Tak hanya itu, pendiri TS ini pun mendirikan lembaga pendidikan atau sekolah reguler, yaitu Al Firdaus World Class Islamic School, mulai dari jenjang prasekolah hingga sekolah menengah. Bahkan kepedulian mereka terhadap pendidikan Islam pun tak terbatas pada lembaga yang didirikan saja, tetapi juga ikut membantu secara materiil dan mewakafkan tanahnya untuk pembangunan tempat-tempat ibadah, seperti masjid, musala, dan yayasan-yasasan peduli anak yatim.
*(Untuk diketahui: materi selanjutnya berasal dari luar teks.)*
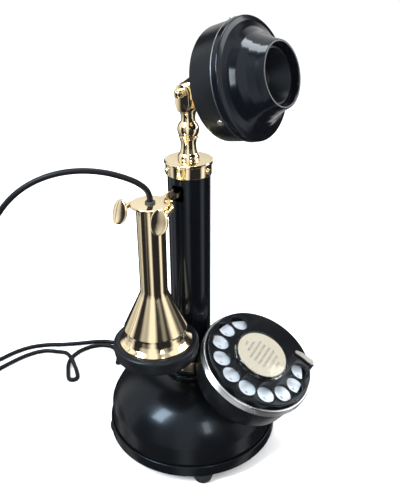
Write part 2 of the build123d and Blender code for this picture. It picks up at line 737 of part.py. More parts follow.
bush_radius = 5.5
centre_distance = gear_module * (gear_teeth + pinion_teeth) / 2 + fit
governor_place = Rot(0, 0, governor_angle) * Pos(centre_distance, 0, 0)
drum_radius = 9.5
drum_wall = 0.9
drum_high = -26.0
drum_low = -31.5
bush_low = plate_low - 6.0
plate_radius = rim_radius - housing_wall - 0.8
mechanism = rod(plate_radius, plate_low, ledge_low)
mechanism += rod(bush_radius, bush_low, plate_low)
mechanism -= rod(spindle_radius + fit, bush_low - 1, 0)
mechanism += governor_place * rod(3.5, plate_low - 2, plate_low)
mechanism -= governor_place * rod(governor_radius + fit, plate_low - 3, ledge_low - 0.6)
drum = ring(drum_radius, drum_radius - drum_wall, drum_low, drum_high)
drum += ring(drum_radius, governor_radius + fit, drum_low - 1.0, drum_low)
for angle in (110, 250):
    drum += Rot(0, 0, angle) * Pos(drum_radius - 0.6, 0, 0) * rod(1.3, drum_low - 1, plate_low)
drum -= rod(drum_radius - drum_wall, drum_low, drum_high + 0.5)
mechanism += governor_place * drum
for place in plate_screw_places:
    mechanism -= place * rod(0.8 + fit, plate_low - 1, ledge_low + 1)
save("mechanism_plate", dial_place * mechanism)

barrel = ring(14.0, bush_radius + close_fit, bush_low, plate_low)
save("spring_barrel", dial_place * barrel)

pedestal = label_radius - 1.2
hub_low = -plate_depth + gap
wheel = turned((0, hub_low), (7.0, hub_low), (7.0, -wheel_thickness, 0.5),
               (wheel_radius, -wheel_thickness, 0.6), (wheel_radius, 0, 0.8), (pedestal, 0),
               (pedestal, label_height - 1.2), (0, label_height - 1.2))
wheel -= rod(spindle_radius + fit, hub_low - 1, 0)
for i in range(hole_count):
    hole = Rot(0, 0, first_hole + hole_step * i) * Pos(hole_circle, 0, 0)
    wheel -= hole * rod(hole_radius, -10, 10)
rims = wheel.edges().filter_by(GeomType.CIRCLE).filter_by(
    lambda edge: abs(edge.radius - hole_radius) < 0.01)
wheel = fillet(rims.group_by(Axis.Z)[-1], 0.5)
save("finger_wheel", dial_place * wheel)

card_low = label_height - 1.2
card_radius = pedestal - 0.3
save("label_card", dial_place * rod(card_radius, card_low, card_low + 0.4))
cover = turned((pedestal + fit, 0), (label_radius, 0), (label_radius, label_height, 0.8),
               (0, label_height), (0, label_height - 0.7), (pedestal + fit, label_height - 0.7))
save("label_cover", dial_place * cover)

gear_high = bush_low - 0.5
gear_low = gear_high - gear_thickness
spindle = rod(spindle_radius, gear_low - 2, 0)
save("wheel_spindle", dial_place * spindle)


def toothed(teeth, thickness, bore, turn=0.0):
    """A spur gear on Z with flat-flanked teeth; turn is in degrees."""
    pitch = gear_module * teeth / 2
    tip = pitch + gear_module * 0.9
    root = pitch - gear_module * 1.2
    half_pitch = 360 / teeth / 4
    points = []
    for i in range(teeth):
        middle = turn + 360 / teeth * i
        for radius, share in ((root, -1.45), (tip, -0.42), (tip, 0.42), (root, 1.45)):
            angle = math.radians(middle + half_pitch * share)
            points.append((radius * math.cos(angle), radius * math.sin(angle)))
    blank = extrude(make_face(Polyline(*points, close=True)), thickness)
    return blank - rod(bore, -1, thickness + 1)


gear = toothed(gear_teeth, gear_thickness, spindle_radius + fit, turn=governor_angle)
for place in around(11.5, 5):
    gear -= place * rod(3.6, -1, gear_thickness + 1)
save("main_gear", dial_place * Pos(0, 0, gear_low) * gear)

pinion_turn = 180 + 180 / pinion_teeth
pinion = toothed(pinion_teeth, gear_thickness, governor_radius - 0.5, turn=pinion_turn)
governor = rod(governor_radius, drum_low - 0.6, ledge_low - 0.9)
governor += Pos(0, 0, gear_low) * pinion
governor = dial_place * Rot(0, 0, governor_angle) * Pos(centre_distance, 0, 0) * governor
save("governor_shaft", governor)

cam_high = gear_low - 1.0
cam_low = cam_high - 1.6
cam_profile = Circle(3.2) + SlotOverall(10.0, 4.0)
cam = Pos(0, 0, cam_low) * extrude(cam_profile, 1.6) - rod(governor_radius + fit, cam_low - 1, 0)
save("pulse_cam", dial_place * governor_place * cam)

weight_low = drum_low + 0.6
weight_high = drum_high - 0.4
weights = []
for side in (0, 180):
    arc_ring = ring(drum_radius - drum_wall - 0.5, 5.0, weight_low, weight_high)
    sector = arc_ring & block(2.0, 20, -5.2, 5.2, weight_low, weight_high)
    link = block(governor_radius + fit, 5.6, -0.8, 0.8, weight_low, weight_high)
    weights.append(dial_place * governor_place * Rot(0, 0, side) * (sector + link))
save("flyweights", *weights)

leaf_y = 5.4
leaf_length = 15.0
leaf_thickness = 0.4
block_x = 9.0
leaf_block = block(block_x, block_x + 6, -8.6, -4.2, cam_low - 0.5, plate_low)
leaves = [block(block_x - leaf_length * 0.7, block_x + 1, -leaf_y - leaf_thickness, -leaf_y,
                cam_low, cam_high),
          block(block_x - leaf_length * 0.6, block_x + 1, -leaf_y - 2.0 - leaf_thickness,
                -leaf_y - 2.0, cam_low, cam_high)]
contact_place = dial_place * governor_place * Rot(0, 0, 90)
save("pulse_contacts", contact_place * (leaf_block + leaves[0] + leaves[1]))

bracket_plate = 2.5
tongue_half = ear_inner - close_fit
bracket_low = band_low + 0.6
tongue_points = [(-band_radius - 1.6, bracket_low), (-band_radius - 1.6, band_high - 0.5),
                 (-27.0, 72.6), (-44.0, 64.2), (-44.0, 59.5), (-29.0, bracket_low)]
tongue_face = make_face(Polyline(*[(0, y, z) for y, z in tongue_points], close=True))
tongue = extrude(tongue_face, tongue_half, both=True, dir=(1, 0, 0))
tongue -= clamp_place * across_x(rod(clamp_screw_radius + fit, -20, 20))
pad = block(-9, 9, 0, 19.0, rear - bracket_plate, rear)
above_rear = dial_place * block(-60, 60, -60, 60, rear - bracket_plate / 2, 60)
bracket = tongue - above_rear + dial_place * pad
for place in bracket_screw_places:
    bracket -= dial_place * place * rod(bracket_screw_radius + fit, rear - 9, rear + 1)
save("dial_bracket", bracket)

bracket_screw = screw(bracket_screw_radius, bracket_plate + housing_wall + 1, 2.6, 1.6)
plate_screw = screw(0.8, 3.0, 1.5, 0.9)
dial_screws = [dial_place * place * Pos(0, 0, rear - bracket_plate) * upside_down * bracket_screw
               for place in bracket_screw_places]
dial_screws += [dial_place * place * Pos(0, 0, plate_low) * upside_down * plate_screw
                for place in plate_screw_places]
stop_screw = screw(small_screw_radius, 4.0, 2.0, 1.1)
stop_head = stop_leg[1] - stop_wall
dial_screws.append(dial_place * stop_screw_place * Pos(stop_head, 0, 0) * outwards * stop_screw)
save("dial_screws", *dial_screws)

# ---------------------------------------------------------------- free cords


def smooth_path(points):
    """Straight runs joined by tangent arcs, each as large as its two runs allow."""
    corners = [Vector(*point) for point in points]
    radii = []
    for before, corner, after in zip(corners, corners[1:], corners[2:]):
        first, second = corner - before, after - corner
        turn = math.radians(first.get_angle(second))
        radii.append(0.45 * min(first.length, second.length) / math.tan(turn / 2))
    return FilletPolyline(*corners, radius=radii), radii


def cord_tube(name, points):
    path, radii = smooth_path(points)
    start = Plane(origin=path @ 0, z_dir=path % 0)
    tube = sweep(start * Circle(cord_radius), path=path)
    ideal = math.pi * cord_radius ** 2 * path.length
    print(name, "length", round(path.length, 1), "volume ratio", round(tube.volume / ideal, 5))
    print("  radii", [round(radius, 1) for radius in radii])
    return tube


receiver_start = (receiver_place * Pos(0, 0, flange_high + 1.6)).position
gland_ends = [(place * Pos(0, 0, gland_reach)).position for place in gland_places]
gland_leads = [tuple((place * Pos(0, 0, gland_reach + 9)).position) for place in gland_places]

receiver_route = [
    tuple(receiver_start), (receiver_start.X, receiver_start.Y, 223.2),
    (-49.4, 1.2, 229.6), (-56.0, 9.6, 234.2),
    (-63.6, 19.2, 237.4), (-72.4, 30.4, 238.4), (-81.4, 42.0, 236.4), (-89.8, 52.8, 231.4),
    (-97.4, 62.6, 223.6), (-104.2, 71.2, 212.4), (-110.2, 78.8, 197.0), (-115.6, 85.4, 178.0),
    (-120.6, 91.2, 156.0), (-125.8, 97.0, 131.0), (-131.0, 103.4, 104.0), (-136.2, 110.2, 77.0),
    (-141.4, 118.0, 51.0), (-146.2, 127.6, 28.0), (-149.8, 139.4, 11.0), (-151.4, 153.0, 2.6),
    (-149.6, 169.0, cord_floor), (-142.0, 185.4, cord_floor), (-129.4, 198.8, cord_floor),
    (-113.0, 208.0, cord_floor), (-94.0, 211.6, cord_floor), (-75.4, 210.2, cord_floor),
    (-58.0, 205.0, cord_floor), (-42.0, 200.4, cord_floor), (-27.0, 198.8, cord_floor),
    (-12.0, 193.6, cord_floor), (0.6, 183.6, cord_floor), (10.6, 170.4, cord_floor),
    (22.0, 158.4, cord_floor), (33.6, 148.0, cord_floor), (42.6, 136.4, cord_floor),
    (44.4, 122.6, cord_floor), (39.4, 109.6, 3.4), (32.6, 99.4, 9.0), (26.0, 90.0, 17.0),
    gland_leads[0], tuple(gland_ends[0])]
line_route = [
    tuple(gland_ends[1]), gland_leads[1], (8.2, 92.8, 15.4), (16.4, 101.6, 7.4),
    (26.0, 109.6, 2.4), (34.6, 118.4, cord_floor), (37.6, 129.2, cord_floor),
    (33.4, 139.2, cord_floor), (24.0, 146.0, cord_floor), (12.6, 149.4, cord_floor),
    (1.0, 147.6, cord_floor), (-8.6, 142.2, cord_floor), (-17.0, 133.0, cord_floor),
    (-24.9, 124.0, cord_floor), (-18.1, 118.4, cord_floor), (-11.2, 127.4, 2.2),
    (-7.8, 134.2, 5.4), (-5.0, 140.8, 8.2), (-2.2, 149.8, 8.2), (-0.8, 158.4, 4.6),
    (-1.4, 167.4, cord_floor), (-5.6, 175.8, cord_floor), (-13.8, 182.0, cord_floor),
    (-25.6, 186.2, cord_floor), (-39.6, 188.2, cord_floor), (-54.0, 189.4, cord_floor),
    (-69.0, 189.2, cord_floor), (-84.0, 190.6, cord_floor), (-98.0, 190.0, cord_floor)]

coil_centre = (-110.0, 165.0)
turn_pitch = cord_diameter + 0.1
coil_width = turn_pitch * coil_columns
coil_height = turn_pitch * coil_layers
coil_outer = coil_mean_radius + coil_width / 2
coil_inner = coil_mean_radius - coil_width / 2
coil_low = 0.6
coil_high = coil_low + coil_height
coil = turned((coil_inner, coil_low, 1.2), (coil_outer, coil_low, 1.2),
              (coil_outer, coil_high, 1.8), (coil_inner, coil_high, 1.8))
save("line_coil", Pos(*coil_centre) * coil)

tie_width = 5.0
tie = block(coil_inner - 1.3, coil_outer + 1.0, -tie_width / 2, tie_width / 2,
            0.0, coil_high + 1.0)
tie -= block(coil_inner - 0.3, coil_outer + fit, -tie_width, tie_width,
             coil_low - fit, coil_high + fit)
save("coil_tie", Pos(*coil_centre) * Rot(0, 0, 20) * tie)

plug_centre = (-131.6, 112.0)
plug_turn = 8.0
plug_half_length = 8.0
plug_half_width = 4.9
plug_height = 6.6
plug = block(-plug_half_width, plug_half_width, -plug_half_length, plug_half_length, 0.1,
             plug_height)
plug = fillet(plug.edges().filter_by(Axis.Z), 0.8)
plug -= block(-3.6, 3.6, -plug_half_length - 1, -plug_half_length + 5.0, plug_height - 1.6,
              plug_height + 1)
latch = block(-1.6, 1.6, -plug_half_length + 0.8, plug_half_length - 3.0, plug_height,
              plug_height + 1.2)
latch += block(-1.6, 1.6, -plug_half_length + 5.0, -plug_half_length + 6.4, plug_height - 1,
               plug_height + 1.2)
plug_place = Pos(*plug_centre) * Rot(0, 0, plug_turn)
save("line_plug", plug_place * (plug + latch))

tail_end = (plug_place * Pos(0, plug_half_length, plug_height / 2 + 0.05)).position
tail_start = (coil_centre[0] - coil_outer + cord_radius, coil_centre[1] - 2.0,
              coil_high - cord_radius)
tail_lead = (plug_place * Pos(0, plug_half_length + 9, plug_height / 2 + 0.05)).position
tail_route = [tail_start, (-134.8, 153.0, 12.4), (-134.7, 141.0, 7.8), tuple(tail_lead),
              tuple(tail_end)]

save("receiver_cord", cord_tube("receiver_cord", receiver_route))
save("line_cord", cord_tube("line_cord", line_route), cord_tube("line_tail", tail_route))
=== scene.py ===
# %% [markdown]
# # A candlestick telephone with a rotary dial
# The solid parts of the telephone come from CAD as a fixed frame: every node is already in its
# place, in metres, with +Z up and the dial facing -Y. This lesson adds what CAD leaves out: the
# camera and light, the cords, the fine shapes and the finishes.

# %% Load the frame
import json
import math

import bmesh
import bpy
from mathutils import Matrix, Vector


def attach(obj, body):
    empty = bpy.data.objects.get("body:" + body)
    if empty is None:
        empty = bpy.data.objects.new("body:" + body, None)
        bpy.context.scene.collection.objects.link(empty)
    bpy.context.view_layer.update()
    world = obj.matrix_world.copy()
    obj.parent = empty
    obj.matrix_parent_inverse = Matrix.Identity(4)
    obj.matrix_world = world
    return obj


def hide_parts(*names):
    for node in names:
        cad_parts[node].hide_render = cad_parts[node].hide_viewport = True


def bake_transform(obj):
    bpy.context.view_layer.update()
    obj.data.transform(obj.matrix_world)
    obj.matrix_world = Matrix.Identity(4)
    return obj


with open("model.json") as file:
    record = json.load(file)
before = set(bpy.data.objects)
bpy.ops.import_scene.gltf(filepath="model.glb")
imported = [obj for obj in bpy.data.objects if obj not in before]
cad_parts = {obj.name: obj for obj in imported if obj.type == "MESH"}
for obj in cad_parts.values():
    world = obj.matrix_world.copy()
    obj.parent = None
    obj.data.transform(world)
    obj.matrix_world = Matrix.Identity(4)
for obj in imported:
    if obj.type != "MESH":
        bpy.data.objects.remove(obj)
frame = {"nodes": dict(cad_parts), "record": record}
bpy.context.view_layer.update()
nodes = frame["nodes"]
MM = 0.001

# %% [markdown]
# ## The camera
# A product picture of a tall thing is taken from a little above, so that the dial can be read.
# The camera is given by three directions, right, up and back, which are the columns of its
# rotation. That is more exact than typing three angles.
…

Semua orang yang kenal dengan mereka serta dari berbagai literasi menceritakan, bahwa kedua sosok ini telah memadukan konsep bisnis dengan profesionalisme, dakwah, dan nilai-nilai spiritualisme. Mereka meyakini, bahwa berbisnis itu utamanya dengan Allah, yakni dengan menjalankan ketaatan yang sebenar-benarnya. Akhiratlah yang utama dan pertama untuk dikejar, maka hal-hal duniawi akan mengikutinya. Hal inilah yang selalu dihunjamkan kepada seluruh tenaga dan karyawan di lingkungan Tiga Serangkai, termasuk para guru dan ustaz-ustazah di lingkungan pondok dan lembaga pendidikan.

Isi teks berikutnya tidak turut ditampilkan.